Mas, nisso de futebol, Alexandre está correto. "Eles" realmente estão enchendo as burras, enquanto nós torcedores nada obtemos. Mas é mais complexo que isso. Quando as pessoas criticam o futebol, então, penso na crítica à religião. Como nesta, as pessoas se apegam a um aspecto, a um enfoque: e o ópio fica cristalizado. Ora, nada é eternamente ópio, ser ópio ou fermento vai depender do contexto. Futebol não é apenas os milhões de dólares do Ronaldo "Fenômeno" (sic). É também os milhões de garotos tirados da marginalidade (o próprio Ronaldo, quem pode dizer?). Isso é sociedade de classes. O que tivermos às mãos, devemos utilizar.

E mesmo para além de todo papel do futebol, na economia, na vida social: o torcedor, ganha, sim, e muito. Não em dinheiro. Já fala o bordão, "coisas que o dinheiro não compra". A emoção de uma partida só o torcedor pode explicar. Um Alexandre jamais compreenderia. Durante noventa minutos sentimos do ódio à glória, passando pela apreensão e entusiasmo. Tudo junto. Como explicar para o Alexandre o gol marcado aos 40 do segundo tempo? O que vem aí é uma descarga de pura energia, palavrões e socos no ar, punhos crispados e urros.

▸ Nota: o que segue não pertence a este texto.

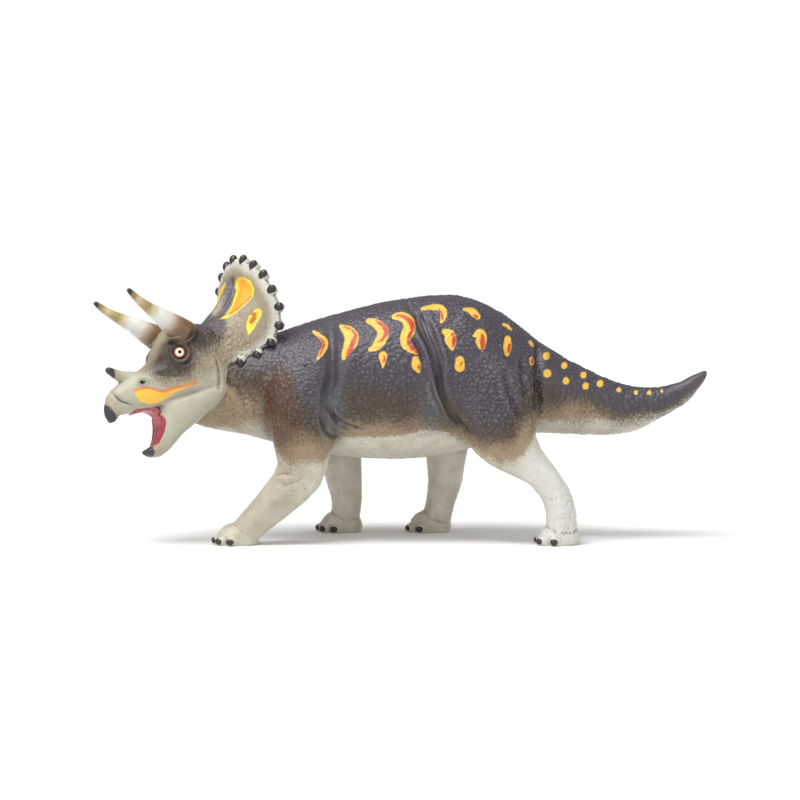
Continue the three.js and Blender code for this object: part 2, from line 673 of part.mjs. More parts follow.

Para quem vê de fora é irracional.

E talvez seja: mas por que diabos precisamos agir sempre com a razão? A emoção precisa aflorar também. O futebol, assim, serve como uma válvula de escape inofensiva (ao menos deveria ser inofensiva: há os que matam por futebol, mas este post, falei acima, busca apenas a ótica positiva). Às vezes penso, mas também isso eu deixo para os psicólogos e sociólogos, que a vida moderna castrou, de certo modo, o ser humano. Antes havia a luta pela sobrevivência, a caça e as guerras. Ninguém pode dizer que não era uma vida mais intensa, comparada ao cotidiano modorrento de hoje. Talvez o futebol, nesse sentido, supra isso, por noventa minutos que sejam, nossa necessidade de emoção, de movimento, de vida.

*

Este post é só uma desculpa para gritar o seguinte: FLUZÃO CAMPEÃO BRASILEIRO DE 2010!!!!!


Fica aqui a homenagem ao "Time de Guerreiros" e a todos que participaram da saga. Ano que vem tem mais.